The five actors played a variety of roles ranging from a college-age daughter to a storytelling tree. Simons and Baldwin worked with the cast for a week of rehearsals and changed the script several times along the way.

“It’s the most interesting theater experience I’ve had at Penn,” College sophomore and cast member Candace Logan said. “It’s a completely different way of doing a show. I’ve never done one that’s as underdeveloped and experimental.”

Simons has worked on the play for over a year, starting at New York University’s Tisch School of the Arts before transferring to Penn last fall. The English major hopes for a career as a professional playwright and was recently commissioned by Walking Fish Theatre in the Philadelphia’s Kensington neighborhood to write a full-length play. That play may or may not be Minuet, Simons said.

“It was unique and beautiful to read,” College junior and Front Row’s Chair Becca Kaplan said. “We thought it would be interesting to see how it would be translated onto the stage since it was so non-traditional.”

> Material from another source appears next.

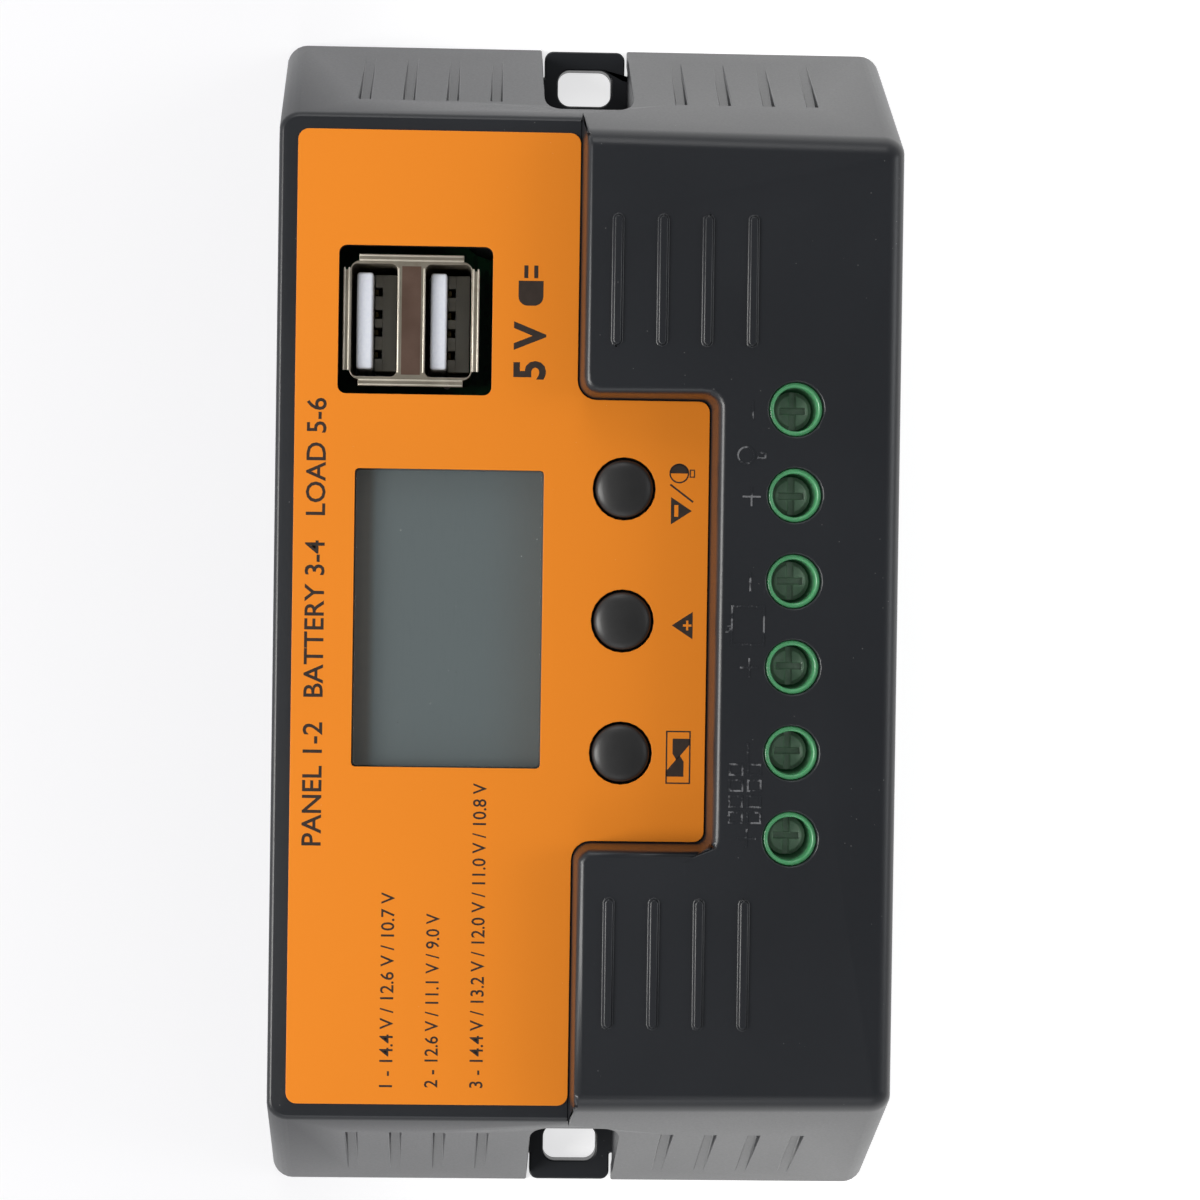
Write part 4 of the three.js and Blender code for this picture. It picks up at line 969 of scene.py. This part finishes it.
class CONTROLLER_OT_stage(Builder, bpy.types.Operator):
    """Set the floor, the lights and the camera"""

    bl_idname = "controller.stage"
    bl_label = "Stage"

    def build(self, sizes):
        stage = sizes.stage
        scene = bpy.context.scene
        scene.view_settings.view_transform = "Standard"
        camera = bpy.data.objects.new("camera", bpy.data.cameras.new("camera"))
        camera.location = stage.camera
        camera.rotation_euler = Euler(stage.turn, "XYZ")
        camera.data.lens = stage.lens
        camera.data.sensor_width = 36
        camera.data.clip_start = 0.01
        scene.collection.objects.link(camera)
        scene.camera = camera
        self.floor(stage)
        self.surroundings(scene)
        for name, place, size, power, tint in (
                ("key", (-0.1, 0.8, 0.75), 0.6, 9.6, (1.0, 0.985, 0.96)),
                ("fill", (0.1, -1.0, 0.62), 0.6, 2.0, (0.95, 0.975, 1.0)),
                ("end", (0.95, 0.1, 0.7), 0.6, 1.7, (1, 1, 1)),
                ("foot", (-0.95, 0.1, 0.7), 0.6, 1.0, (0.97, 0.98, 1.0))):
            light = bpy.data.lights.new(name, "AREA")
            light.shape = "DISK"
            light.size = size
            light.energy = power
            light.color = tint
            lamp = bpy.data.objects.new(name, light)
            lamp.location = place
            lamp.rotation_euler = (-Vector(place)).to_track_quat("-Z", "Y").to_euler()
            scene.collection.objects.link(lamp)

    def floor(self, stage):
        """A pale floor that gives off a little light."""
        bm = bmesh.new()
        bmesh.ops.create_grid(bm, x_segments=1, y_segments=1, size=3,
                              matrix=Matrix.Translation((0, 0, -0.03 * MM)))
        mesh = bpy.data.meshes.new("floor")
        bm.to_mesh(mesh)
        bm.free()
        floor = bpy.data.objects.new("floor", mesh)
        bpy.context.scene.collection.objects.link(floor)
        p = Paint("floor", roughness=0.8, emission_strength=stage.glow)
        grain = p.noise(3, 3)
        p.set("Base Color", p.blend(grain, stage.floor, shade(stage.floor, 0.985)))
        far = p.spread(p.axis("Y"), -0.03, 0.045)
        p.set("Emission Color", p.blend(far, (1.0, 1.0, 1.0), (0.6, 0.6, 0.62)))
        mesh.materials.append(p.material)

    def surroundings(self, scene):
        """A sky that is brighter near the horizon."""
        world = bpy.data.worlds.new("studio")
        world.use_nodes = True
        scene.world = world
        nodes, links = world.node_tree.nodes, world.node_tree.links
        ground = nodes["Background"]
        direction = nodes.new("ShaderNodeTexCoord")
        split = nodes.new("ShaderNodeSeparateXYZ")
        rise = nodes.new("ShaderNodeMapRange")
        rise.inputs["From Min"].default_value = 0.25
        rise.inputs["From Max"].default_value = 0.95
        rise.inputs["To Min"].default_value = 0.62
        rise.inputs["To Max"].default_value = 0.1
        links.new(direction.outputs["Generated"], split.inputs[0])
        links.new(split.outputs["Z"], rise.inputs["Value"])
        links.new(rise.outputs[0], ground.inputs["Strength"])
        ground.inputs["Color"].default_value = (0.98, 0.99, 1, 1)


class CONTROLLER_PT_pieces(bpy.types.Panel):
    """The pieces of the charge controller"""

    bl_label = "Charge Controller"
    bl_space_type = "VIEW_3D"
    bl_region_type = "UI"
    bl_category = "Charge Controller"

    def draw(self, context):
        for operator in OPERATORS:
            self.layout.operator(operator.bl_idname)
        for group in ("case", "label", "display", "terminal", "stage"):
            part = getattr(context.scene.charge_controller, group)
            column = self.layout.column()
            for name in type(part).__annotations__:
                column.prop(part, name)


OPERATORS = (
    CONTROLLER_OT_case, CONTROLLER_OT_deck_marks, CONTROLLER_OT_screws, CONTROLLER_OT_label,
    CONTROLLER_OT_display, CONTROLLER_OT_buttons, CONTROLLER_OT_usb, CONTROLLER_OT_terminals,
    CONTROLLER_OT_electronics, CONTROLLER_OT_stage,
)
CLASSES = (
    CaseSettings, LabelSettings, DisplaySettings, TerminalSettings, StageSettings, ControllerSettings,
    *OPERATORS, CONTROLLER_PT_pieces,
)


def register():
    for kind in CLASSES:
        bpy.utils.register_class(kind)
    bpy.types.Scene.charge_controller = PointerProperty(type=ControllerSettings)


def unregister():
    del bpy.types.Scene.charge_controller
    for kind in reversed(CLASSES):
        bpy.utils.unregister_class(kind)


def main():
    register()
    for operator in OPERATORS:
        getattr(bpy.ops.controller, operator.bl_idname.split(".")[1])()


if __name__ == "__main__":
    main()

About 25 students attended the reading, where cast members performed on a minimalist set and with their scripts in their hands because of the short rehearsal time.

Sofas stood in as beds and instead of normal sound effects, a person stood offstage announcing the effects — like a wind blowing or a heart beating — as they happened.

“There were things that lined up with what I thought and things that didn’t,” Simons said about Baldwin’s staged interpretation. “But that’s not a bad thing … I don’t want things to be exactly how I thought them. That would be boring and wouldn’t teach me anything.”